In an interview on Al-Qaeda
Interview Extract:
Your next choice is The 9/11 Commission Report, which is the result of months of intensive investigations and inquiries by a specially appointed bipartisan panel, and is viewed by many as one of the most important historical documents of the modern era.
It certainly is, and the remarkable thing about The 9/11 Commission Report is that it is a government report. Normally we journalists pick up government reports with a degree of trepidation because they tend to be thick tomes, not easily digestible, and you have got to mine the report for the things you want to find out. Luckily, this report is diametrically the opposite. It is incredibly thorough and it is incredibly well written.
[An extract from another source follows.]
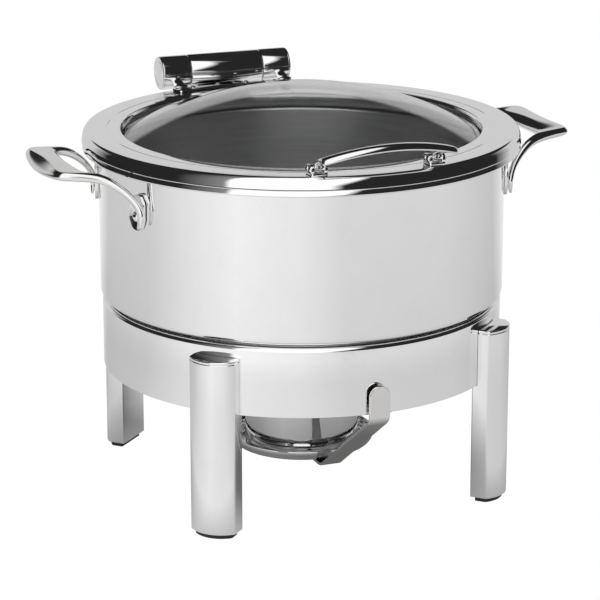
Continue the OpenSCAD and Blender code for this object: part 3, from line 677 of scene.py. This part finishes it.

It actually reads like a novel or a thriller, and given that many hands were involved in the writing of it, it has a unity and a style and accessibility that is, I think, probably unique in any government report. I would rank it alongside Lawrence Wright’s account, The Looming Tower. And because it was done by a commission it is infinitely more detailed. As a source resource it is unparalleled.
How did it help you?
If any of your readers want to get hold of it, it is important that they get hold of a copy with the index, because without the index it is hard to navigate your way through it. It is huge. The way that I used it when I was looking at the origins of Al-Qaeda, the names of certain individuals and things like the interrogation of Khalid Sheikh Mohammed, was I would simply check in the index. I know that what the report says about individuals and what they did is as accurate an account as you are ever going to get. It was indispensable.